Just weeks after losing its contract to distribute Starbucks coffee in grocery stores, Northfield-based Kraft Foods announced that it is prepping a successor, Gevalia.
Gevalia, a premium brand that has only been available by mail order in the U.S., is a $400 million global business, the company said. Products will be available in supermarkets, club stores and other stores by the beginning of August. In June, Kraft will also begin selling Gevalia T-disks for its Tassimo machine.
The initial slate is comprised of Gevalia’s 10 most-popular products, including its traditional roast, house blend, French roast, vanilla, espresso roast, chocolate mocha, and Colombia. The traditional roast and French roast varieties will also be available in whole-bean form.

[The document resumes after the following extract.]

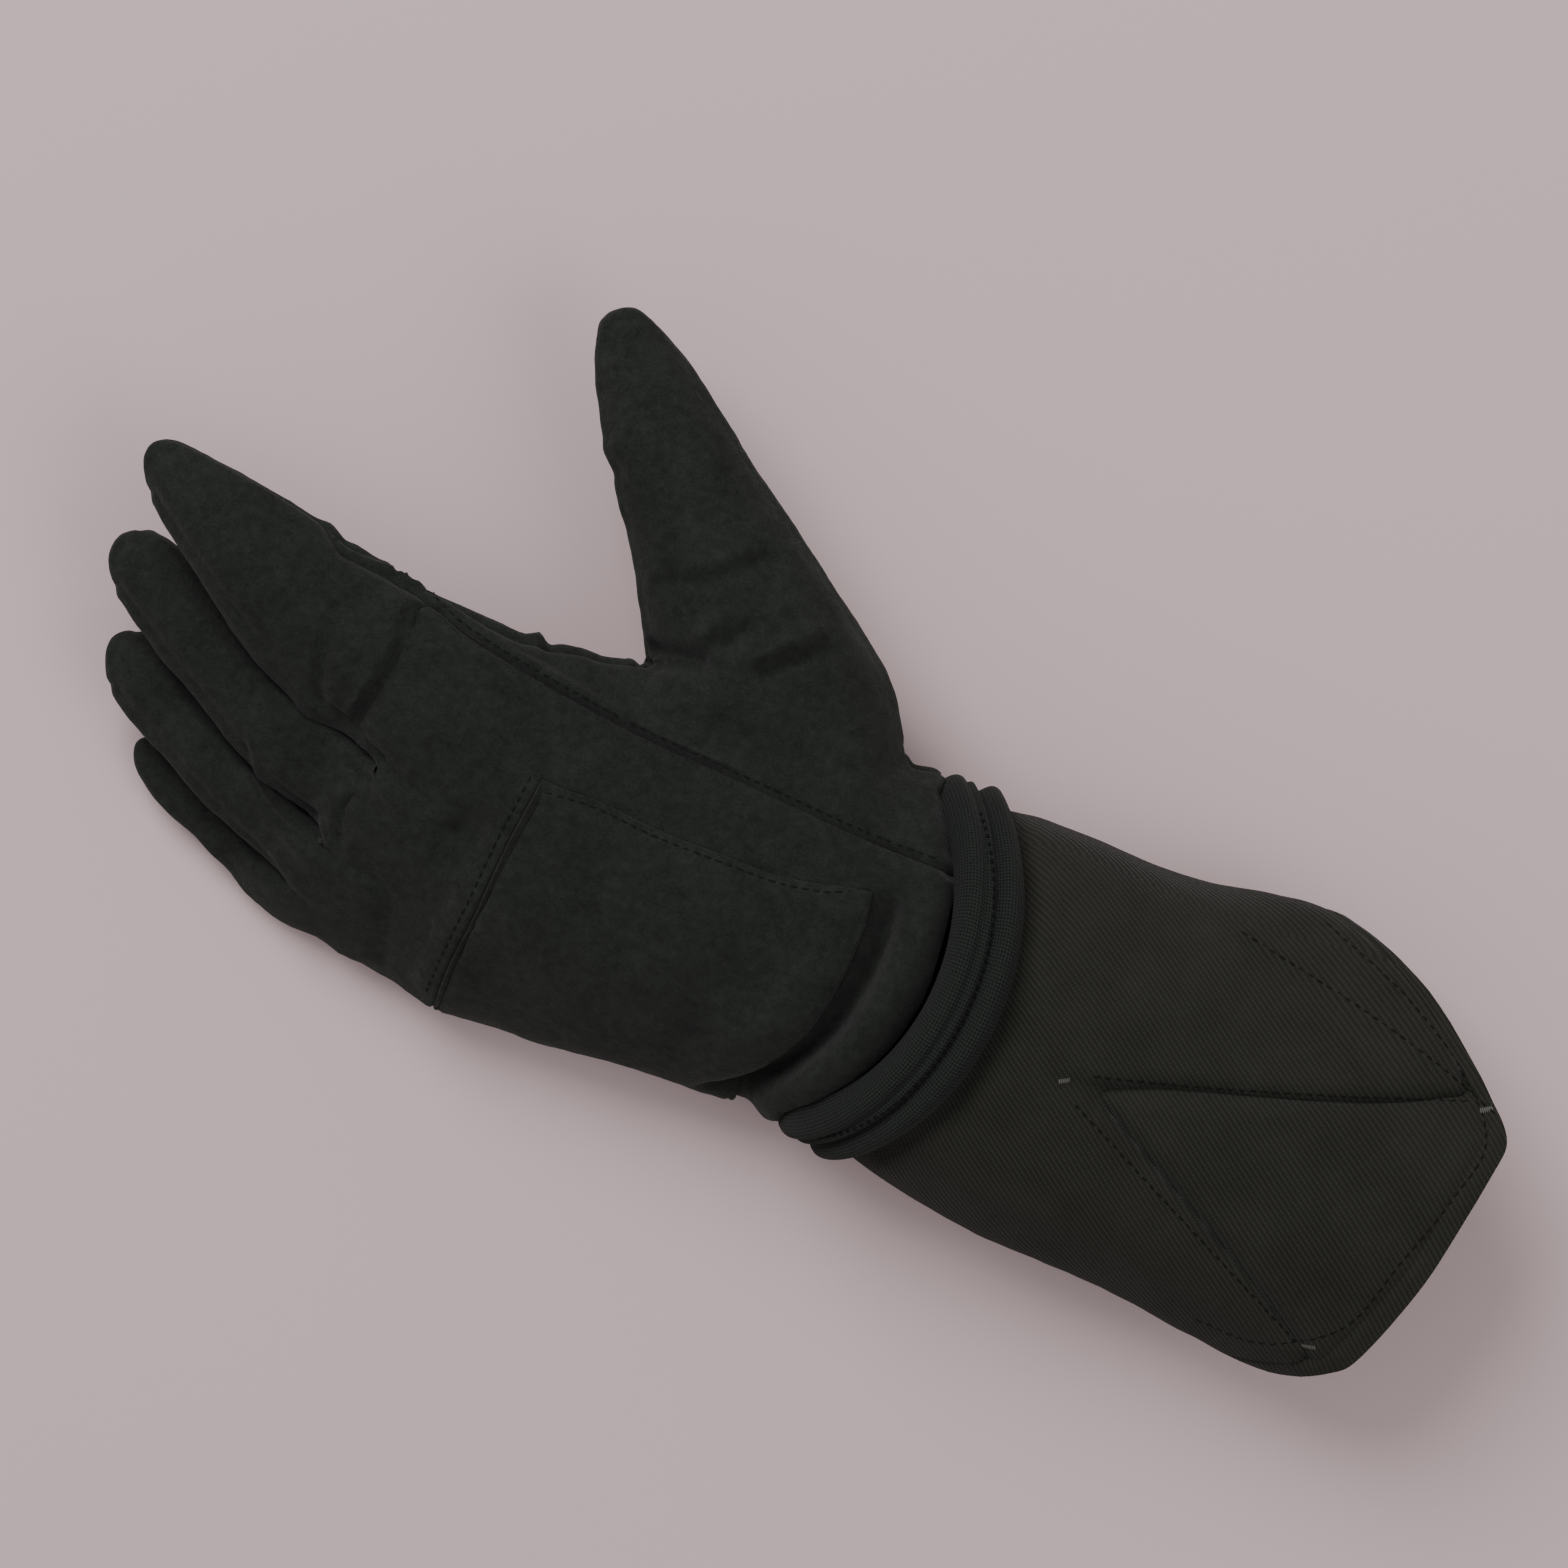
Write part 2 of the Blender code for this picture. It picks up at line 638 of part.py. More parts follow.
def add_cuff(skin):
    """Adds the cuff, its gusset and its hem."""
    rows = add_cuff_lines(skin)
    count = len(rows[0])
    for line in range(len(rows) - 1):
        now, later = gusset_edges(line), gusset_edges(line + 1)
        for column in range(count):
            after = (column + 1) % count
            a, b = rows[line][column], rows[line][after]
            c, d = rows[line + 1][after], rows[line + 1][column]
            if line >= HEM_LINE:
                skin.add_face((a, b, c, d), "cuff_hem")
            elif now is None or column < later[0] or column >= later[1]:
                skin.add_face((a, b, c, d), "cuff_panel")
            elif column < now[0]:
                skin.add_face((a, b, d), "cuff_panel")
                skin.add_face((b, c, d), "cuff_gusset")
            elif column >= now[1]:
                skin.add_face((a, c, d), "cuff_gusset")
                skin.add_face((a, b, c), "cuff_panel")
            else:
                skin.add_face((a, b, c, d), "cuff_gusset")


def add_band(skin):
    """Adds the elastic band, whose ridges run round the wrist between the hand and the cuff."""
    angles = hand_angles(HAND_SECTIONS[0])
    rows = []
    for line, (share, rise) in enumerate(BAND_PROFILE):
        size = (BAND_CENTRE * WRIST_WIDTH, BAND_LEVEL * WRIST_DEPTH,
                WRIST_WIDTH / 2 + rise * BAND_HEIGHT, WRIST_DEPTH / 2 + rise * BAND_HEIGHT, BAND_ROLL)
        row = []
        for angle in angles:
            x = BAND_START + share * BAND_WIDTH + BAND_REACH * PALM_WIDTH * reach_at(angle)
            row.append(skin.add_point(section_point(x, angle, size, HAND_ROUNDNESS)))
        rows.append(row)
    count = len(angles)
    for line in range(len(rows) - 1):
        for column in range(count):
            after = (column + 1) % count
            skin.add_face((rows[line][column], rows[line][after],
                           rows[line + 1][after], rows[line + 1][column]), "wrist_band")


def border_of(faces):
    """Returns the edges that only one of the faces has, each in that face's own direction."""
    edges = {}
    for face in faces:
        for start, end in zip(face, (*face[1:], face[0])):
            edges[start, end] = True
    return [edge for edge in edges if (edge[1], edge[0]) not in edges]


def split_faces(points, faces):
    """Returns the faces as triangles, each four-sided one split along its shorter diagonal."""
    triangles = []
    for face in faces:
        if len(face) == 3:
            triangles.append(face)
            continue
        a, b, c, d = face
        if np.linalg.norm(points[a] - points[c]) < np.linalg.norm(points[b] - points[d]):
            triangles += [(a, b, c), (a, c, d)]
        else:
            triangles += [(b, c, d), (b, d, a)]
    return triangles


def panel_mesh(points, normals, faces, outside, inside):
    """Returns the points and faces of a panel of cloth.

    It lies from outside to inside its surface, and stops just short of its border.
    """
    faces = split_faces(points, faces)
    border = border_of(faces)
    pull = np.zeros_like(points)
    for start, end in border:
        edge = points[end] - points[start]
        for corner in (start, end):
            inward = np.cross(normals[corner], edge)
            pull[corner] += inward / np.linalg.norm(inward)
    lengths = np.linalg.norm(pull, axis=1)
    pull = pull / np.maximum(lengths, 1e-12)[:, None] * SEAM_PULL
    used = sorted({corner for face in faces for corner in face})
    place = {number: order for order, number in enumerate(used)}
    base = points[used] + pull[used]
    base[:, 2] = np.maximum(base[:, 2], 0.0)
    outer = base + normals[used] * outside
    inner = base - normals[used] * inside
    total = len(used)
    solid = [tuple(place[corner] for corner in face) for face in faces]
    solid += [tuple(place[corner] + total for corner in reversed(face)) for face in faces]
    solid += [(place[b], place[a], place[a] + total, place[b] + total) for a, b in border]
    return np.vstack((outer, inner)), solid


def add_object(name, points, faces, finish):
    """Adds a named object made of those points and faces."""
    mesh = bpy.data.meshes.new(name)
    mesh.from_pydata([tuple(point) for point in points], [], faces)
    mesh.update()
    mesh.shade_smooth()
    mesh.set_sharp_from_angle(angle=math.radians(SHARP_ANGLE))
    mesh.materials.append(material_of(finish))
    obj = bpy.data.objects.new(name, mesh)
    bpy.context.scene.collection.objects.link(obj)
    return obj


def add_panels(skin, finish, wall):
    """Adds each panel of a skin as its own object."""
    points, normals = skin.normals()
    for name in sorted(set(skin.panels)):
        faces = [face for face, panel in zip(skin.faces, skin.panels) if panel == name]
        add_object(name, *panel_mesh(points, normals, faces, 0.0, wall), finish)


def add_patch(skin, rows):
    """Adds the patch that is sewn over the heel of the palm."""
    points, normals = skin.normals()
    last_column = FRONT_LINES - 1 + DOWN // 2
    faces = []
    for line in range(PATCH_START, PATCH_END):
        for column in range(PATCH_COLUMN, last_column):
            faces.append((rows[line + 1][column], rows[line + 1][column + 1],
                          rows[line][column + 1], rows[line][column]))
    mesh = panel_mesh(points, normals, faces, PATCH_GAP + PATCH_WALL, -PATCH_GAP)
    add_object("palm_patch", *mesh, SUEDE)


def stand_on_ground():
    """Moves everything so that the middle of the underside of its box is the origin."""
    objects = list(bpy.context.scene.objects)
    corners = np.array([vertex.co for obj in objects for vertex in obj.data.vertices])
    low, high = corners.min(axis=0), corners.max(axis=0)
    shift = Vector(((low[0] + high[0]) / -2, (low[1] + high[1]) / -2, -low[2]))
    for obj in objects:
        obj.data.transform(Matrix.Translation(shift))


def build():
    """Builds the whole glove."""
    clear_scene()
    hand = Skin(reverse=True)
    rows = add_hand_lines(hand)
    add_hand_faces(hand, rows)
    add_fingers(hand, rows[-1])
    add_thumb(hand, rows)
    add_panels(hand, SUEDE, HAND_WALL)
    add_patch(hand, rows)
    band = Skin()
    add_band(band)
    add_panels(band, ELASTIC, BAND_WALL)
    cuff = Skin()
    add_cuff(cuff)
    add_panels(cuff, TWILL, CUFF_WALL)
    stand_on_ground()


build()
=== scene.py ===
"""Dresses a black fencing glove that lies palm up: a sewn suede hand, a ribbed elastic wrist band and a
long twill cuff with a gusset.

Each cloth surface starts as a cage of sections, is subdivided, gets its folds, creases and sunk seams,
and is then cut into its panels, each with its own wall. Stitches are laid along paths on the cloth.

The glove is drawn with the middle of its wrist seam at x = 0 and y = 0, and moved to the frame's place
as a whole: +X runs up the forearm, +Y is the thumb's side and +Z the palm's. Lengths are in metres, and
the paths of folds and stitches in millimetres.
"""

import logging
import math
from dataclasses import dataclass, fields
from enum import IntEnum
from typing import Callable, ClassVar, Sequence

import bpy
import numpy as np
from mathutils import Matrix, Vector
from mathutils.bvhtree import BVHTree
from mathutils.kdtree import KDTree


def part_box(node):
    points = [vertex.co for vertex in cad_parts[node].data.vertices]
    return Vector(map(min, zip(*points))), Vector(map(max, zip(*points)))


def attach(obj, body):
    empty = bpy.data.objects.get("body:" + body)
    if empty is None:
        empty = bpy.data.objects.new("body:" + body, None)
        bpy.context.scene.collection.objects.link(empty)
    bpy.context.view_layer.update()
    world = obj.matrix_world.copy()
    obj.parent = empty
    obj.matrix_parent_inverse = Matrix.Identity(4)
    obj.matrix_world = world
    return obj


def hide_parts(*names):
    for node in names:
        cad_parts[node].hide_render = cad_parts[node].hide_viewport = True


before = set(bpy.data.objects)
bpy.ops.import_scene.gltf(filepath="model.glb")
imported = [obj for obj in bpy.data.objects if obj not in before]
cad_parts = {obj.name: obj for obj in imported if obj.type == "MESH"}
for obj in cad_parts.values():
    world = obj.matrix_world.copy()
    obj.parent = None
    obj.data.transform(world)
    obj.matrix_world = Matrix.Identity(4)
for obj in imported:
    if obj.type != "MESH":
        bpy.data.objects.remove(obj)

MM = 0.001
BODY = "root"
CLOTH_MAP = "cloth"

Colour = tuple[float, float, float]
Path = tuple[tuple[float, float], ...]
log = logging.getLogger("glove")


class Panel(IntEnum):
    """The pieces of cloth, with the number that marks their faces."""

    PALM = 0
    BACK = 1
    STRIP_1 = 2
    STRIP_2 = 3
    STRIP_3 = 4
    THUMB_FRONT = 5
    THUMB_BACK = 6
    BAND = 7
    CUFF = 8
    GUSSET = 9
    HEM = 10
    INDEX = 11


PATCH_MARK = 32


@dataclass(frozen=True)
class Row:
    """One section across the hand or the cuff, in shares of their sizes."""

    along: float
    centre: float
    half_width: float
    half_depth: float
    height: float
    roll: float
    reach: float
    seam: float = 0.0
    patch: float = 0.0


@dataclass(frozen=True)
class Digit:
    """One section across a finger or the thumb, in shares of the hand's sizes."""

    along: float
    across: float
    height: float
    half_width: float
    half_depth: float
    roll: float


def with_ends(points: np.ndarray) -> np.ndarray:
    """Returns a row of points with one more beyond each end."""
    return np.vstack((2 * points[0] - points[1], points, 2 * points[-1] - points[-2]))


def between(four: np.ndarray, t: float | np.ndarray) -> np.ndarray:
    """Returns where a smooth curve through four points runs between the middle two.

    Args:
        four: The points.
        t: How far to go from the second to the third, from 0 to 1.

    Returns:
        The place, or a row for each value of t.
    """
    before, low, high, after = four
    return 0.5 * (2 * low + (high - before) * t + (2 * before - 5 * low + 4 * high - after) * t ** 2
                  + (3 * low - before - 3 * high + after) * t ** 3)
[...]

“Gevalia is known and loved by millions who’ve purchased it online,” Domenic Borrelli, vice president of its U.S. coffee unit said in a statement. “We’re telling retailers the good news now. And, we’re confident the convenience of being able to purchase Gevalia in stores will attract and delight an entirely new audience.”
While Gevalia was the obvious choice to succeed Starbucks as Kraft’s premium-priced coffee in grocery shelves in the short term, ample speculation remains that the package-food giant may still be interested in licensing another premium coffee brand in the U.S. Kraft has a $5 billion coffee business globally, but its European brands like Carte Noire and Jacobs have little recognition here.
“This is the right step for us in the U.S. premium category,” Borrelli said. “Kraft Foods knows coffee –- it’s in our DNA. By tapping into our global coffee pipeline, we’ll have more products and innovations to come. We intend to continue to win in the coffee category in the U.S.”